What is this about there being no trading of technology?

I thought Civ V was supposed to be focusing more on diplomacy. Technological exchange is one of the fundamental foundations of civilization.

That's so true. Who can forget the great exchange of Egyptian construction methods for Hittite gold?

Or when Hannibal graciously offered the secrets of Elephant riding so they could learn the Roman code of laws?

Ooh! And when Napoleon offered most of Europe the secrets of emancipation in exchange for... alright, I can't keep this up. :lol: What the heck are you talking about?

Technology has always worked more like the Internet WW from Civ4 - by diffusion. Some civilization would develop a technology, and when it provided a great benefit to them (such as say... gunpowder) then other civs would either try to steal that technology, develop their own, or the merchant class would see profit potential and develop similar technology in other civilizations for huge profit. None of these are civilizations trading techs with each other. C'mon, now.
 
And if anyone is wondering, this interview confirms that their will be fog of war, and that the lack of fog of war in current screenshots is just for the purposes of demonstration.

Link to video.
 
What is this about there being no trading of technology?
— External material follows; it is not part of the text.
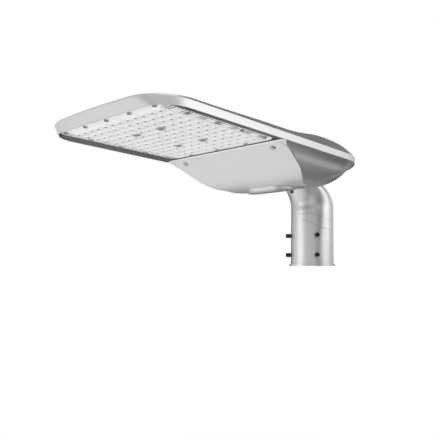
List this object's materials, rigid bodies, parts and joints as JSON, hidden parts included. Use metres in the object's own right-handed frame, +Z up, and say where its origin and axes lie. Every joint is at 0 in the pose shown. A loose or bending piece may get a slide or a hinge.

I thought Civ V was supposed to be focusing more on diplomacy. Technological exchange is one of the fundamental foundations of civilization.
no tech trading. however civs can engage in a scientific cooperation that will boost science by 15% in each civ. i wonder if this bonus will stack:think:

That means air units move around the map over multiple turns like other units, like in SMAC, not fly a mission and immediately return to base like in CIV4. That's the first bit of news about CIV5 that has made me go 'urgh'. Hopefully it will be implemented better than it was in SMAC - aircraft running out of fuel and crashing if you didn't remember to send them back to base every other turn :(
an air slot does not imply return to civ2/SMAC air units' behavior. rather it means that anyone cannot station more that one air unit on any one tile. and i think that air missions will be the way air units work.
 
there will apparently be game-specific disadvantages to having two cities too close to each other. Instead, Civ V will offer you a new alternative to send settlers to a desired area and plunk down a huge sum of gold to simply annex that zone and its resources.

thus this mean that a settler can clam territory without building a city. hope we can also trade tiles during peace negotiations with other countries.
 
I just got a call from Sid himself, straight from Firaxis headquarters and it's confirmed: Giant Death Robots are in!! :borg: :D
 
I've updated it to show some new info from Shacknews, The escapist and gamereactor.

though after going through all those new game reviews one thing has become plainly apparent, the difference between the journalists covering the event who have played civ and those who have not. No clearer example of this can be found than when the review talks about hexs, those who have played the game rightly pointed out that you loose two directions of movement from 8 to 6. However, I had to roll my eyes every time I read a review touting how "this allows you to increase your movement choices by two" from 4 to 6, one guy even did up a grid to demonstrate it.